For Brooks, there was an evolution her character went through during the audition process.
“I didn’t know what they expected from the voice of ‘Princess Allura.’ The audition process was a few auditions and it changed over time. I’m so excited because I didn’t know what she was going to look like. When I saw her, I was just blown away and I think it’s really important to have such a diverse cast. I think it will be more inclusive for the audience and inspiring for kids. In the original Voltron, it was five white guys. There’s more diversity in the universe.”
Whether or not the series will be picked up for a second season remains to be seen as of now, however, the actors are hugely anticipating where the writers have imagined their characters would be in season two.
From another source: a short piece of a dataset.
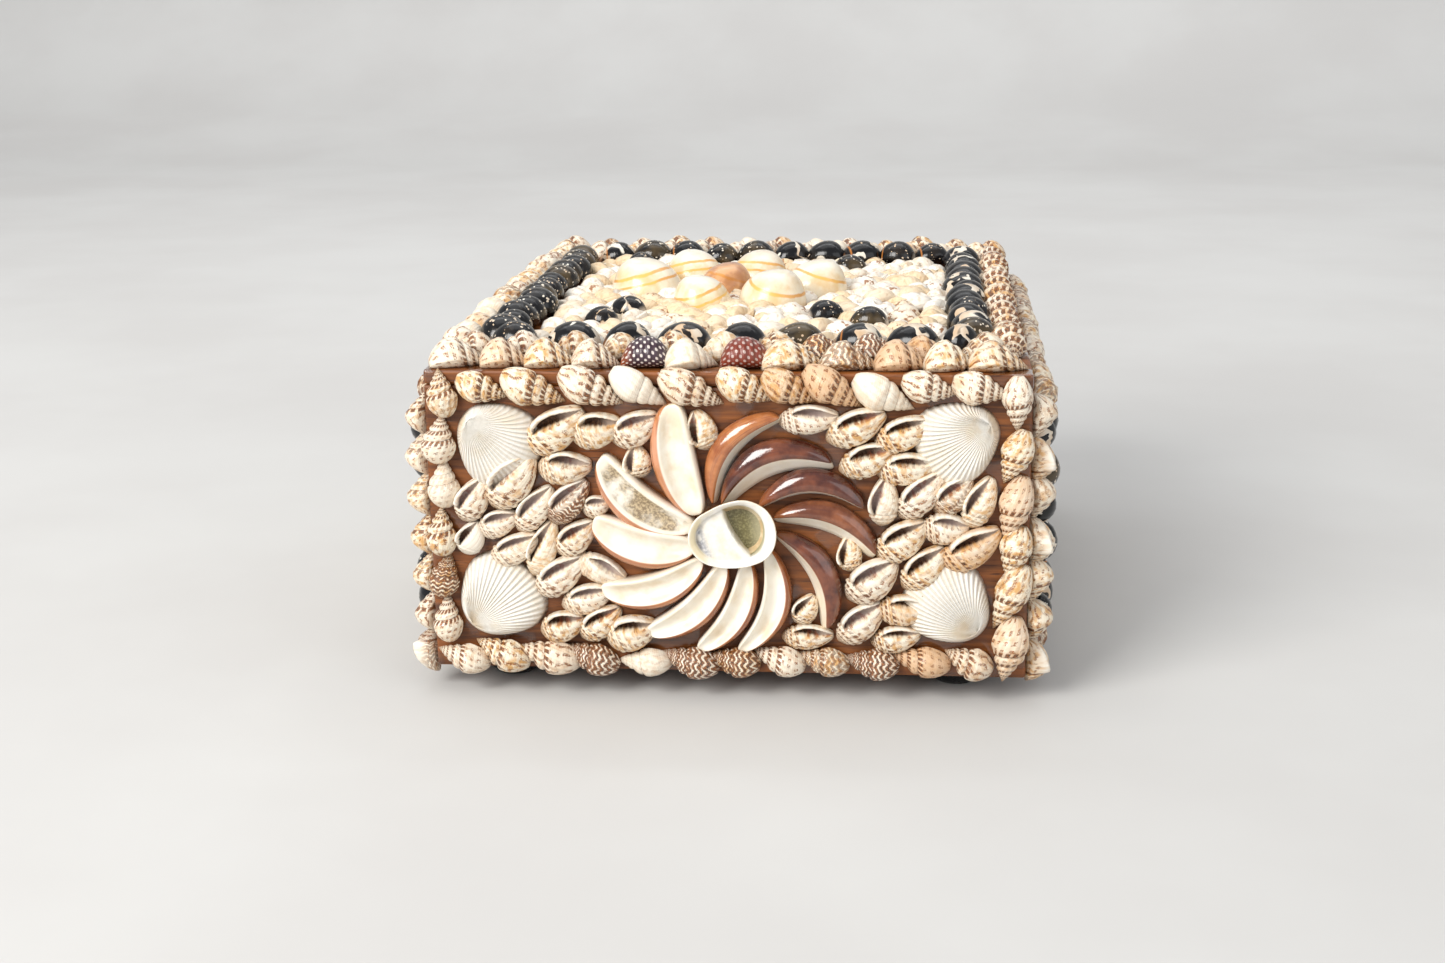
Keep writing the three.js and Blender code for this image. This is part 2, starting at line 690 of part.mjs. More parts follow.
// Lid: small white shells between the nerites and the rosette
const FIELD_U = nextU - NERITE_WIDTH - STRIP_GAP;
const FIELD_V = innerEnd;
const domeCutters = DOMES.map(([, u, v, radiusU, radiusV], i) =>
  solidOf(dome(u, v, radiusU, radiusV, LID_DOME_HEIGHT, 50 * i, 10, CLEARANCE)),
);
const domeSpots = DOMES.map(([, u, v, radiusU]) => [u, v, radiusU]);
const fieldBeds = [
  strip(-FIELD_U, -FIELD_V, FIELD_U, -20.6),
  strip(-FIELD_U, 39.4, FIELD_U, FIELD_V),
  strip(-FIELD_U, -21, -42, 40),
  strip(26, -21, FIELD_U, 40),
];
const lidField = field(-FIELD_U + 1, -FIELD_V + 1, FIELD_U - 1, FIELD_V - 1, 5, 8, domeSpots);
fuse("lid_white_field", "lid", WHITE_SHELL, bedded(FILLER_KIND, lidField, fieldBeds), domeCutters);

// Left and right faces: whelk frame, nerite frame, white field with moon shells
const SIDE_U = HALF_D - 0.6;
const SIDE_LOW = 0.6;
const SIDE_TOP = BODY_HEIGHT - 0.4;
const FRAME_WIDTH = 7.8;
const SIDE_DOMES = [
  [-34, 34.5, 9, 8.4],
  [-11.5, 34.5, 9.4, 8.8],
  [11.5, 34.5, 9.4, 8.8],
  [34, 34.5, 9, 8.4],
];
const ringU = SIDE_U - FRAME_WIDTH - STRIP_GAP;
const ringLow = SIDE_LOW + FRAME_WIDTH + STRIP_GAP;
const ringTop = SIDE_TOP - FRAME_WIDTH - STRIP_GAP;
const moonU = ringU - NERITE_WIDTH - STRIP_GAP;
const moonLow = ringLow + NERITE_WIDTH + STRIP_GAP;
const moonTop = ringTop - NERITE_WIDTH - STRIP_GAP;
for (const side of ["left", "right"]) {
  const whelks = frame(SIDE_U, SIDE_LOW, SIDE_TOP, FRAME_WIDTH, WHELK_HEIGHT, 11, 3);
  fuse(side + "_whelk_frame", side, WHELK, whelks);
  const nerites = frame(ringU, ringLow, ringTop, NERITE_WIDTH, NERITE_HEIGHT, 11, 2);
  fuse(side + "_nerite_frame", side, NERITE, nerites);
  const fillers = field(-moonU + 1, moonLow + 1, moonU - 1, moonTop - 1, 9, 3, SIDE_DOMES);
  const solids = bedded(FILLER_KIND, fillers, [strip(-moonU, moonLow, moonU, moonTop)]);
  SIDE_DOMES.forEach(([u, v, radiusU, radiusV], i) => {
    solids.push(solidOf(dome(u, v, radiusU, radiusV, SIDE_DOME_HEIGHT, 40 * i, 10)));
  });
  fuse(side + "_moon_field", side, MOON, solids);
}

// Back face: whelk frame round a pinwheel with cockles, plainer than the front
const BACK_U = HALF_W - 0.6;
const BACK_SLICES = 12;
const BACK_CENTRE = SIDE_TOP / 2;
const BACK_COCKLES = [
  [-1, 1, 135],
  [-1, -1, 225],
  [1, 1, 45],
  [1, -1, -45],
];
fuse(
  "back_whelk_frame",
  "back",
  WHELK,
  frame(BACK_U, SIDE_LOW, SIDE_TOP, FRAME_WIDTH, WHELK_HEIGHT, 9, 3),
);
const backU = BACK_U - FRAME_WIDTH - STRIP_GAP;
const backClear = [[0, BACK_CENTRE, 24.6]];
BACK_COCKLES.forEach(([su, sv]) => backClear.push([su * 50, BACK_CENTRE + sv * 16.4, 6.2]));
const backFillers = field(-backU, ringLow, backU, ringTop, 7, 4, backClear);
const backSolids = bedded(FILLER_KIND, backFillers, [strip(-backU, ringLow, backU, ringTop)]);
for (let i = 0; i < BACK_SLICES; i++) {
  const angle = (2 * Math.PI * i) / BACK_SLICES;
  const lean = angle + 0.42;
  const u0 = 10.6 * Math.cos(angle);
  const v0 = BACK_CENTRE + 10 * Math.sin(angle);
  const u1 = 27.5 * Math.cos(lean);
  const v1 = BACK_CENTRE + 24.6 * Math.sin(lean);
  backSolids.push(solidOf(slice([u0, v0, u1, v1, 4.2, -0.4], 0, PLAIN_STATIONS)));
}
backSolids.push(solidOf(hub({ u: 0, v: BACK_CENTRE, length: 20, width: 16, turn: 10 })));
BACK_COCKLES.forEach(([su, sv, turn]) => {
  backSolids.push(solidOf(cockle(su * 50, BACK_CENTRE + sv * 16.4, 17, 17.6, turn)));
});
fuse("back_pinwheel", "back", COWRIE, backSolids);

const part = new THREE.Group();
for (const { name, geometry, material } of nodes) {
  const mesh = new THREE.Mesh(geometry, new THREE.MeshStandardMaterial(material));
  mesh.name = name;
  part.add(mesh);
}

export default part;
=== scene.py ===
import math
import random

import bmesh
import bpy
import numpy as np
from mathutils import Matrix, Vector


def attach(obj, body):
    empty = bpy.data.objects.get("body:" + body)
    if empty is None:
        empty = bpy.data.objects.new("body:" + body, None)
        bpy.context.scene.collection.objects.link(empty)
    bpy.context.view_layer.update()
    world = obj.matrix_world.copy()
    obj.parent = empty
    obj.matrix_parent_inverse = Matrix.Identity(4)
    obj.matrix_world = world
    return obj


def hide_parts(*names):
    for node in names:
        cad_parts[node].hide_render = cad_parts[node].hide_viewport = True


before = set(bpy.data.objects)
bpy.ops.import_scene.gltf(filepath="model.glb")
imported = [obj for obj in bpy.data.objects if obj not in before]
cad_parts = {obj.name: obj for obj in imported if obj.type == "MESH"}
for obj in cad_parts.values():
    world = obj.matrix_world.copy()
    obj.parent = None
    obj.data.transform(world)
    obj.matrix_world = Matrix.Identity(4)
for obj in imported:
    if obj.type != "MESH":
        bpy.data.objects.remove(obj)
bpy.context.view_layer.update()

# The wooden box: five boards of dark red-brown hardwood, butted and glued, with slightly eased edges.
# The grain runs along each board, and patches of clear glue shine on the faces between the shells.
WOOD_WIDTH, WOOD_DEPTH, BODY_HEIGHT, LID_THICKNESS = 140.0, 176.0, 69.0, 3.5
FOOT_HEIGHT, WALL, FLOOR_THICKNESS, GAP, EDGE_EASE = 6.0, 5.0, 4.0, 0.1, 0.7
HALF_W, HALF_D = WOOD_WIDTH / 2, WOOD_DEPTH / 2
LID_TOP = FOOT_HEIGHT + BODY_HEIGHT + LID_THICKNESS
MM, BODY = 0.001, "root"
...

Brooks says,
“I’m just excited to see what the writers do. It’s always wonderful and there’s so much depth with each character – every character has their stories.”
Labine states, “With on camera stuff, it’s very much a concern. Like where am I physically going to be re-enacting for you? With this, I like when there are sessions that are really light. I can sit back and watch the show take shape. There’s an even usage of us. We trust that they’re going to have us all be the necessary pieces we need to be.”
Whatever the outcome for the new series, Labine’s excited for the reboot to launch a whole new generation of kids who adore the show he also loved growing up.
“I want them to be as nostalgic as me in twenty-five years.”
VOLTRON: LEGENDARY DEFENDER premieres on Netflix on June 10.